#### EXERCISE DIRECTIONS
Copy out every record below, word for word.

═══

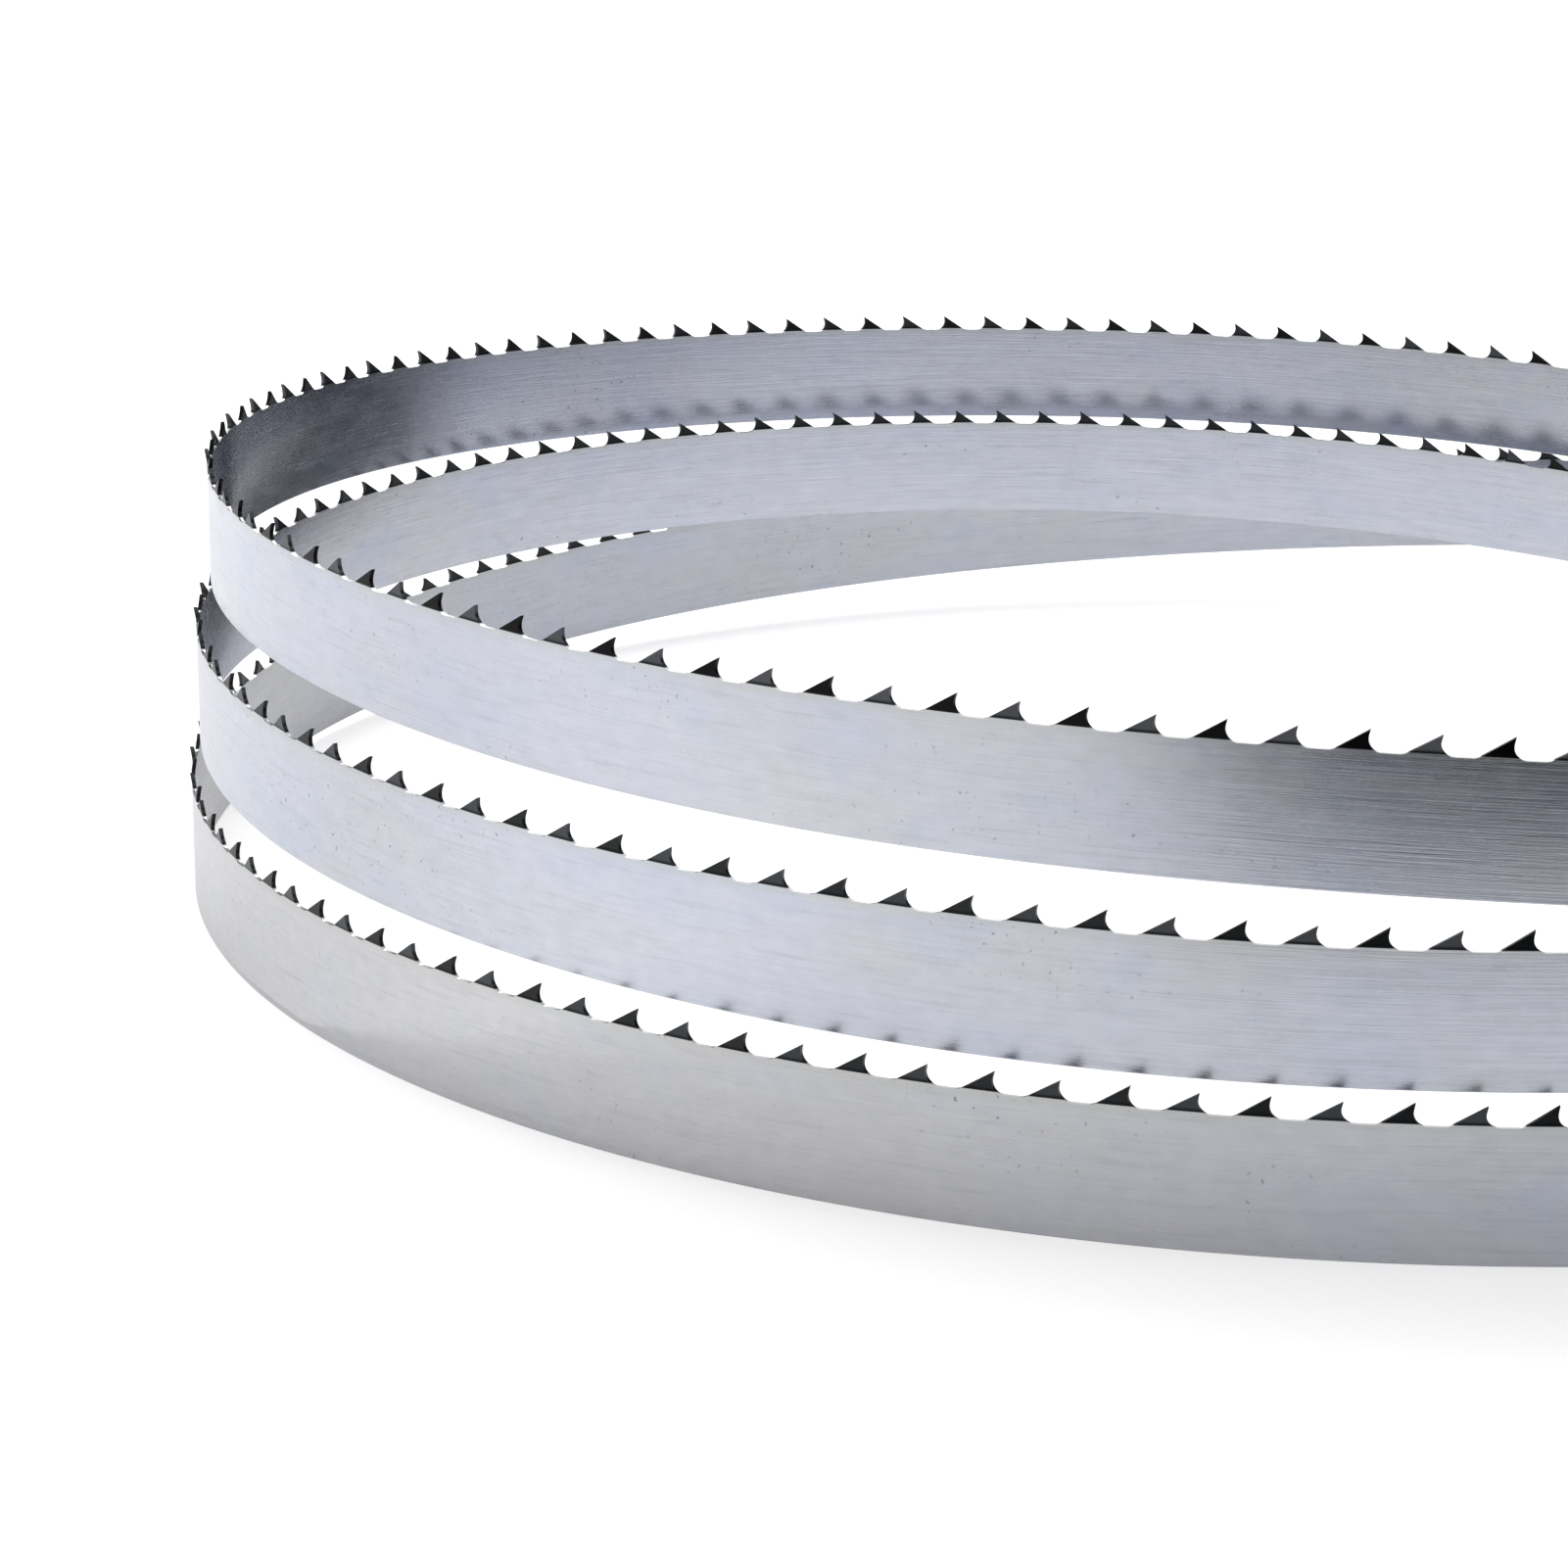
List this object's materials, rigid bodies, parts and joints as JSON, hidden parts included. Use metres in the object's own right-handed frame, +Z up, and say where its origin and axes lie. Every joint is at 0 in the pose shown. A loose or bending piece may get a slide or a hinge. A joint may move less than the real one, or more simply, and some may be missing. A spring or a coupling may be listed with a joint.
{
  "type": "band saw blade",
  "caption": "Endless toothed steel strip for a band saw, lying coiled with its back edge down and its teeth up.",
  "frame": {"origin": "middle of the coil's outline, at the level of the surface that it lies on", "axes": "+Z up, from the back edge to the teeth; +X to the right and -Y to the front of the picture"},
  "size_m": [0.3768, 0.3892, 0.0673],
  "materials": {
    "blade": "satin steel, ground lengthwise, with darker set teeth"
  },
  "bodies": {
    "root": {"blade": "blade"}
  },
  "joints": []
}
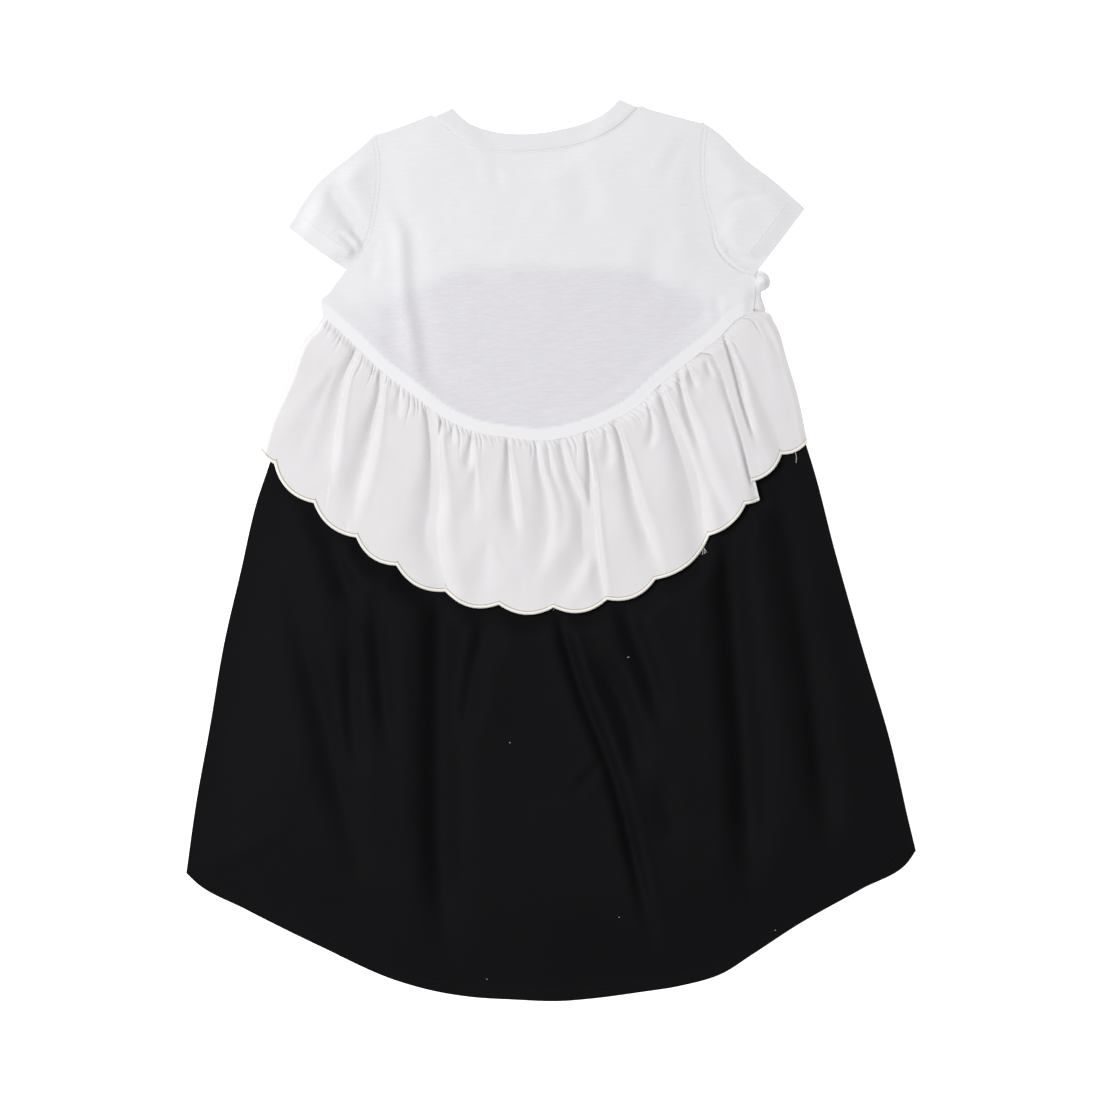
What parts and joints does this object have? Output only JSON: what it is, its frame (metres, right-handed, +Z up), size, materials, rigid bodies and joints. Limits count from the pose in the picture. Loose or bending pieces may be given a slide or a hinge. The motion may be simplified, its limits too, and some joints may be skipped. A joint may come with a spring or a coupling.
{
  "type": "ruffle dress",
  "caption": "Child's dress laid flat, back uppermost: short-sleeved jersey bodice, gathered ruffle with a scalloped edge, and flared skirt with a dipped hem.",
  "frame": {"origin": "under the middle of the dress as it lies, on the surface it rests on", "axes": "+Z up from the surface; +Y from the hem towards the neck; +X towards the right of the back as seen from above"},
  "size_m": [0.5832, 0.7213, 0.0121],
  "materials": {
    "jersey": "matt knitted cotton",
    "rib": "matt ribbed cotton",
    "poplin": "matt woven cotton",
    "black_cotton": "matt woven cotton, black"
  },
  "bodies": {
    "root": {"bodice_front": "jersey", "bodice_back": "jersey", "sleeve_left": "jersey", "sleeve_right": "jersey", "neckband": "rib", "ruffle_front": "poplin", "ruffle_back": "poplin", "skirt_front": "black_cotton", "skirt_back": "black_cotton"}
  },
  "joints": []
}
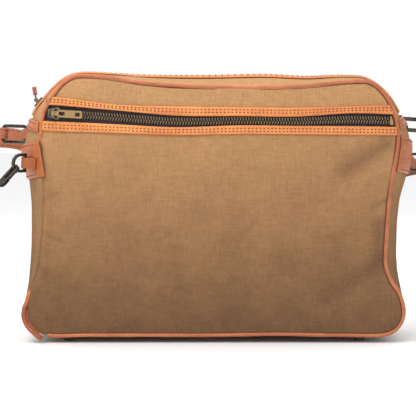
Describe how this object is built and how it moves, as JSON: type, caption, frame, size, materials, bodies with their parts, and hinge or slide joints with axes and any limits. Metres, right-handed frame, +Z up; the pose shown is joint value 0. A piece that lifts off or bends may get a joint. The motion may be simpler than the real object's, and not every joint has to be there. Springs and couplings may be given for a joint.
{
  "type": "crossbody bag",
  "caption": "Soft canvas crossbody bag with leather piping, a zipped front pocket, a top zip and a leather shoulder strap on rings.",
  "frame": {"origin": "on the floor, under the middle of the whole with its strap", "axes": "+X to the right as one faces the zipped front pocket, -Y out of that front, +Z up"},
  "size_m": [0.547, 0.2024, 0.2685],
  "materials": {
    "canvas": "heavy twill canvas, faded and stained",
    "leather": "vegetable tanned, worn at the edges",
    "strap_leather": "darker stitched strap leather",
    "zip_tape": "dark woven tape",
    "brass": "aged brass",
    "dark_metal": "antique dark plated metal"
  },
  "bodies": {
    "bag": {"front_piping": "leather", "back_piping": "leather", "front_panel_upper": "canvas", "front_panel_lower": "canvas", "back_panel": "canvas", "pocket_welt_upper": "leather", "pocket_welt_lower": "leather", "pocket_zip_tape": "zip_tape", "pocket_zip_chain": "brass", "pocket_zip_end_stop": "brass", "pocket_slider": "brass", "side_band": "canvas", "top_welt_front": "leather", "top_welt_back": "leather", "top_zip_tape": "zip_tape", "top_zip_chain": "brass", "top_slider": "brass", "crosspiece_left": "leather", "crosspiece_right": "leather", "side_patch_left": "leather", "side_patch_right": "leather", "strap_anchor_left": "strap_leather", "strap_anchor_right": "strap_leather", "strap_ring_left": "dark_metal", "strap_ring_right": "dark_metal", "shoulder_strap": "strap_leather", "d_ring_keeper_left": "leather", "d_ring_keeper_right": "leather", "d_ring_left": "dark_metal", "d_ring_right": "dark_metal", "snap_hook": "dark_metal", "foot_front_left": "brass", "foot_back_left": "brass", "foot_front_right": "brass", "foot_back_right": "brass"},
    "pocket_pull": {"pocket_pull": "brass"},
    "top_pull": {"top_pull": "dark_metal", "top_pull_tab": "strap_leather"},
    "hook_gate": {"snap_hook_gate": "dark_metal"}
  },
  "joints": [
    {"name": "pocket_pull_hinge", "type": "hinge", "parent": "bag", "child": "pocket_pull", "pos_m": [-0.15654, -0.09532, 0.22603], "axis": [-0.0624, 0, -0.9981], "range_deg": [0, 150]},
    {"name": "top_pull_hinge", "type": "hinge", "parent": "bag", "child": "top_pull", "pos_m": [-0.18051, -0.03867, 0.24075], "axis": [-0.0367, 0.999, 0.0272], "range_deg": [-90, 42]},
    {"name": "hook_gate_hinge", "type": "hinge", "parent": "bag", "child": "hook_gate", "pos_m": [-0.19978, -0.09557, 0.16286], "axis": [-0.4364, -0.5502, 0.7119], "range_deg": [0, 20], "stiffness_Nm_per_rad": 0.004, "springref_deg": -2.86}
  ]
}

═══

#### WRITTEN RESPONSE
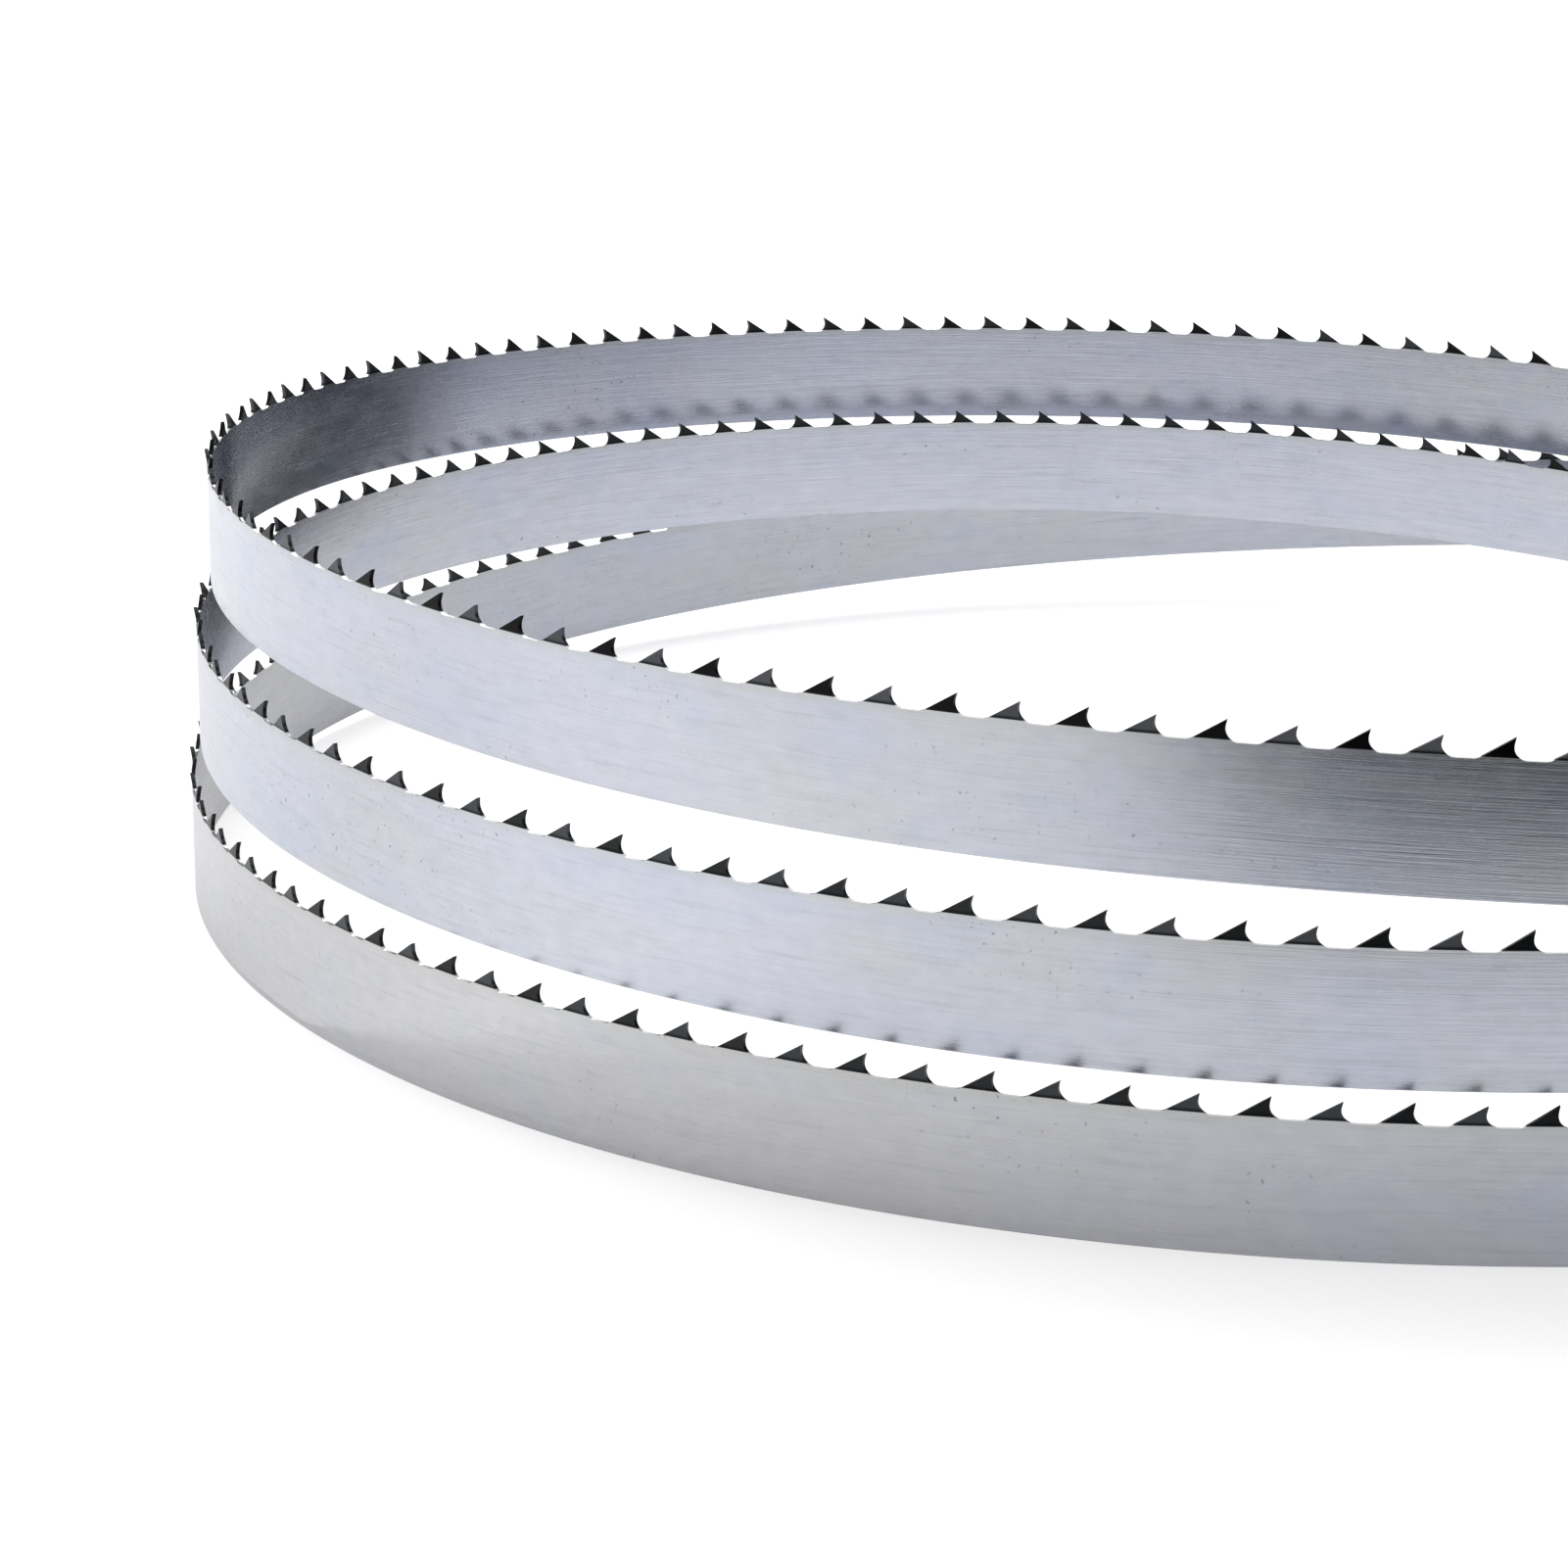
List this object's materials, rigid bodies, parts and joints as JSON, hidden parts included. Use metres in the object's own right-handed frame, +Z up, and say where its origin and axes lie. Every joint is at 0 in the pose shown. A loose or bending piece may get a slide or a hinge. A joint may move less than the real one, or more simply, and some may be missing. A spring or a coupling may be listed with a joint.
{
  "type": "band saw blade",
  "caption": "Endless toothed steel strip for a band saw, lying coiled with its back edge down and its teeth up.",
  "frame": {"origin": "middle of the coil's outline, at the level of the surface that it lies on", "axes": "+Z up, from the back edge to the teeth; +X to the right and -Y to the front of the picture"},
  "size_m": [0.3768, 0.3892, 0.0673],
  "materials": {
    "blade": "satin steel, ground lengthwise, with darker set teeth"
  },
  "bodies": {
    "root": {"blade": "blade"}
  },
  "joints": []
}
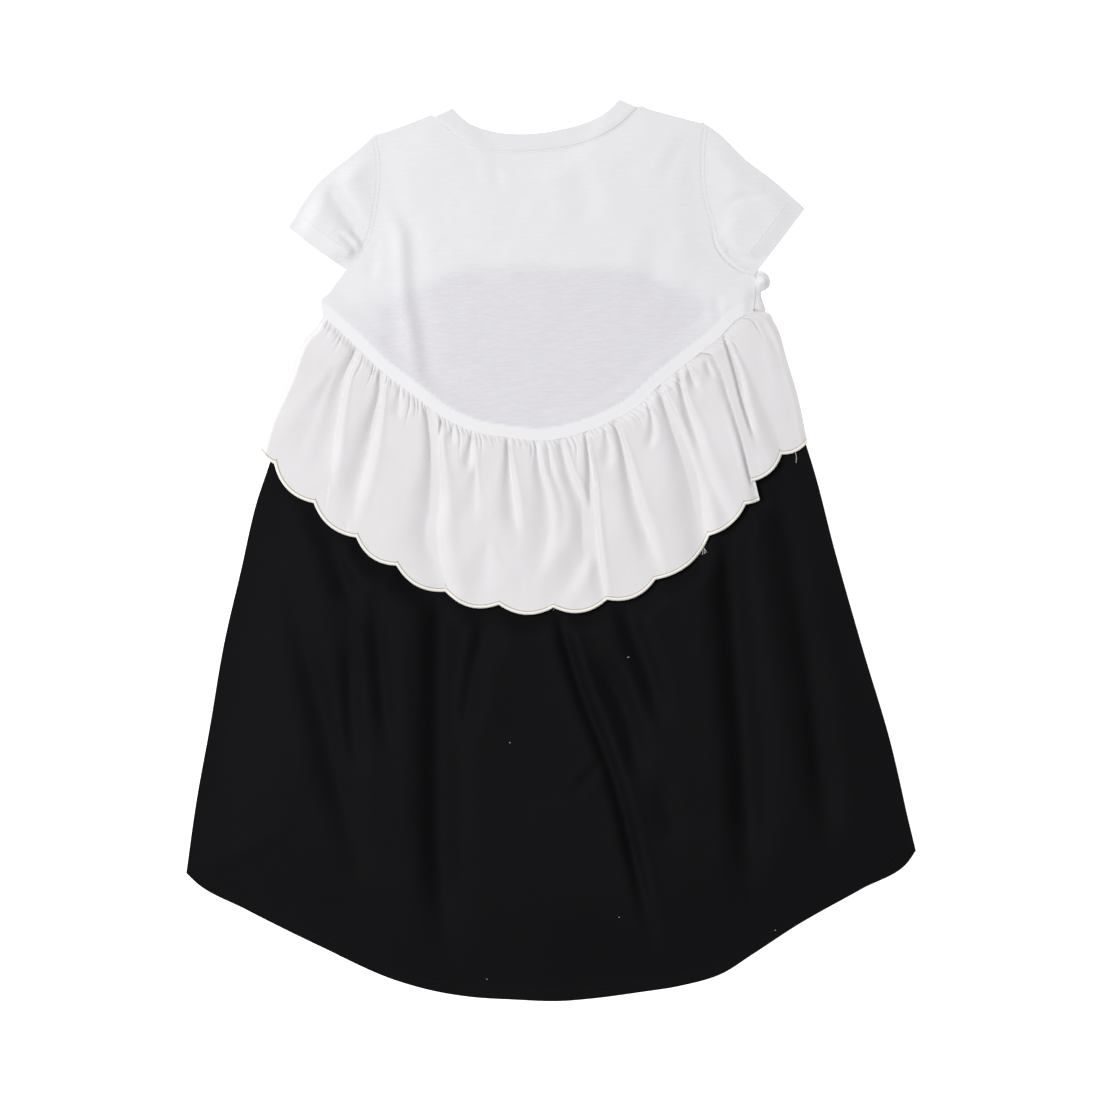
What parts and joints does this object have? Output only JSON: what it is, its frame (metres, right-handed, +Z up), size, materials, rigid bodies and joints. Limits count from the pose in the picture. Loose or bending pieces may be given a slide or a hinge. The motion may be simplified, its limits too, and some joints may be skipped. A joint may come with a spring or a coupling.
{
  "type": "ruffle dress",
  "caption": "Child's dress laid flat, back uppermost: short-sleeved jersey bodice, gathered ruffle with a scalloped edge, and flared skirt with a dipped hem.",
  "frame": {"origin": "under the middle of the dress as it lies, on the surface it rests on", "axes": "+Z up from the surface; +Y from the hem towards the neck; +X towards the right of the back as seen from above"},
  "size_m": [0.5832, 0.7213, 0.0121],
  "materials": {
    "jersey": "matt knitted cotton",
    "rib": "matt ribbed cotton",
    "poplin": "matt woven cotton",
    "black_cotton": "matt woven cotton, black"
  },
  "bodies": {
    "root": {"bodice_front": "jersey", "bodice_back": "jersey", "sleeve_left": "jersey", "sleeve_right": "jersey", "neckband": "rib", "ruffle_front": "poplin", "ruffle_back": "poplin", "skirt_front": "black_cotton", "skirt_back": "black_cotton"}
  },
  "joints": []
}
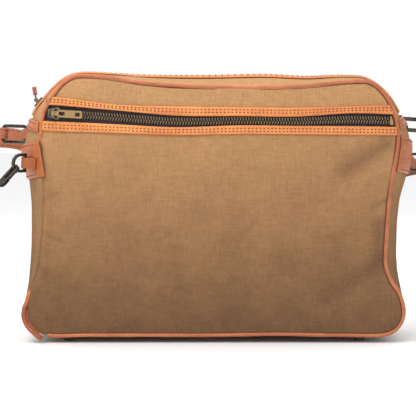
Describe how this object is built and how it moves, as JSON: type, caption, frame, size, materials, bodies with their parts, and hinge or slide joints with axes and any limits. Metres, right-handed frame, +Z up; the pose shown is joint value 0. A piece that lifts off or bends may get a joint. The motion may be simpler than the real object's, and not every joint has to be there. Springs and couplings may be given for a joint.
{
  "type": "crossbody bag",
  "caption": "Soft canvas crossbody bag with leather piping, a zipped front pocket, a top zip and a leather shoulder strap on rings.",
  "frame": {"origin": "on the floor, under the middle of the whole with its strap", "axes": "+X to the right as one faces the zipped front pocket, -Y out of that front, +Z up"},
  "size_m": [0.547, 0.2024, 0.2685],
  "materials": {
    "canvas": "heavy twill canvas, faded and stained",
    "leather": "vegetable tanned, worn at the edges",
    "strap_leather": "darker stitched strap leather",
    "zip_tape": "dark woven tape",
    "brass": "aged brass",
    "dark_metal": "antique dark plated metal"
  },
  "bodies": {
    "bag": {"front_piping": "leather", "back_piping": "leather", "front_panel_upper": "canvas", "front_panel_lower": "canvas", "back_panel": "canvas", "pocket_welt_upper": "leather", "pocket_welt_lower": "leather", "pocket_zip_tape": "zip_tape", "pocket_zip_chain": "brass", "pocket_zip_end_stop": "brass", "pocket_slider": "brass", "side_band": "canvas", "top_welt_front": "leather", "top_welt_back": "leather", "top_zip_tape": "zip_tape", "top_zip_chain": "brass", "top_slider": "brass", "crosspiece_left": "leather", "crosspiece_right": "leather", "side_patch_left": "leather", "side_patch_right": "leather", "strap_anchor_left": "strap_leather", "strap_anchor_right": "strap_leather", "strap_ring_left": "dark_metal", "strap_ring_right": "dark_metal", "shoulder_strap": "strap_leather", "d_ring_keeper_left": "leather", "d_ring_keeper_right": "leather", "d_ring_left": "dark_metal", "d_ring_right": "dark_metal", "snap_hook": "dark_metal", "foot_front_left": "brass", "foot_back_left": "brass", "foot_front_right": "brass", "foot_back_right": "brass"},
    "pocket_pull": {"pocket_pull": "brass"},
    "top_pull": {"top_pull": "dark_metal", "top_pull_tab": "strap_leather"},
    "hook_gate": {"snap_hook_gate": "dark_metal"}
  },
  "joints": [
    {"name": "pocket_pull_hinge", "type": "hinge", "parent": "bag", "child": "pocket_pull", "pos_m": [-0.15654, -0.09532, 0.22603], "axis": [-0.0624, 0, -0.9981], "range_deg": [0, 150]},
    {"name": "top_pull_hinge", "type": "hinge", "parent": "bag", "child": "top_pull", "pos_m": [-0.18051, -0.03867, 0.24075], "axis": [-0.0367, 0.999, 0.0272], "range_deg": [-90, 42]},
    {"name": "hook_gate_hinge", "type": "hinge", "parent": "bag", "child": "hook_gate", "pos_m": [-0.19978, -0.09557, 0.16286], "axis": [-0.4364, -0.5502, 0.7119], "range_deg": [0, 20], "stiffness_Nm_per_rad": 0.004, "springref_deg": -2.86}
  ]
}